Intel Fanboi said...

Abinstein's time has passed. He is just another ideologue trying to defend an indefensible argument.

Plus, his latest blog has 23 comments in one month, of which 9 are his own.

We need some fresh meat. I am bored of Christian Howel and Abinstein.

Unknown said...

Apple sells over 2 million Macs, earning them over 900m in profit! Each one of those Macs were Intel based.

I hear that Hector Ruiz is going green with envy at how much cash Intel and Apple are raking in.

http://www.apple.com/pr/library/2007/10/22results.html

Unknown said...

Save your money Giant, The Yorkies are going to BAD ASS!
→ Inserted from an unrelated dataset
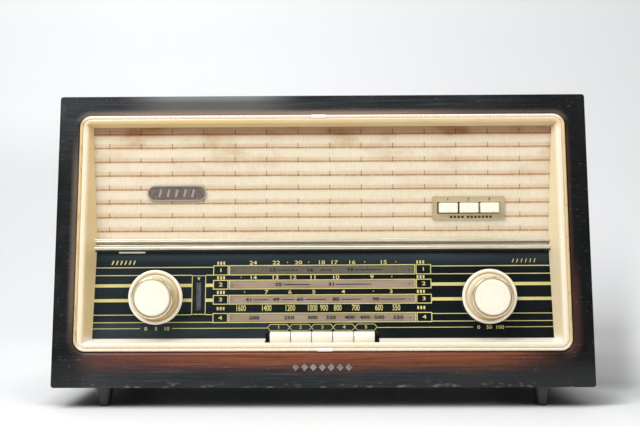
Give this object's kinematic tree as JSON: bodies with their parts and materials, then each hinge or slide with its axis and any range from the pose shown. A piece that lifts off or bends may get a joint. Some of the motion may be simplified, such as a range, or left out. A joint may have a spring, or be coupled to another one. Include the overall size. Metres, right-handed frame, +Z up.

Oh yeah. Come January a Yorkfield will be sitting in this rig. :D AFAIK, only the Yorkfield XE is being launched in November.

Anonymous said...

"only the Yorkfield XE is being launched in November."

Giant!!!!

That's the idea! When wifey asks "hun, what do you want for Christmas", man do have an answer for her!

Think of it!

1600 FSB!
DDR3 1600!
X48 (I'll do the swap in Feb)

Triple Black Ice W.C.

Target 4.2 GHz stable. HOO YAA!!!

CLOCK TILL YA ROCK!!!!


SPARKS

Anonymous said...

Just curious - are the ATI "one time" acquisition related charges done now?

If so that was ~120Mil for the last few quarters (each) so if this expense is gone, I don't think it is entirely impossible that AMD could break even in Q4.

At some point they have to stop the acquisition related expenses, no? (or is that the Henri Richards end of year bonus slush fund?)

Anonymous said...

Lol, hey you ought to know how deep the hole is robo, you've pumped enough of them! And, you did a great job pumping mine.

Anonymous said...

You got that right, sparks, he's pounded mine plenty of times. Orgy this weekend guys?

Anonymous said...

Lol, I might get enough of pounding your two asses but not anytime soon! And, yes, I know how deep quite a few holes are. I need to find some AMD fans though cause, boy, those guys are tight asses, lol!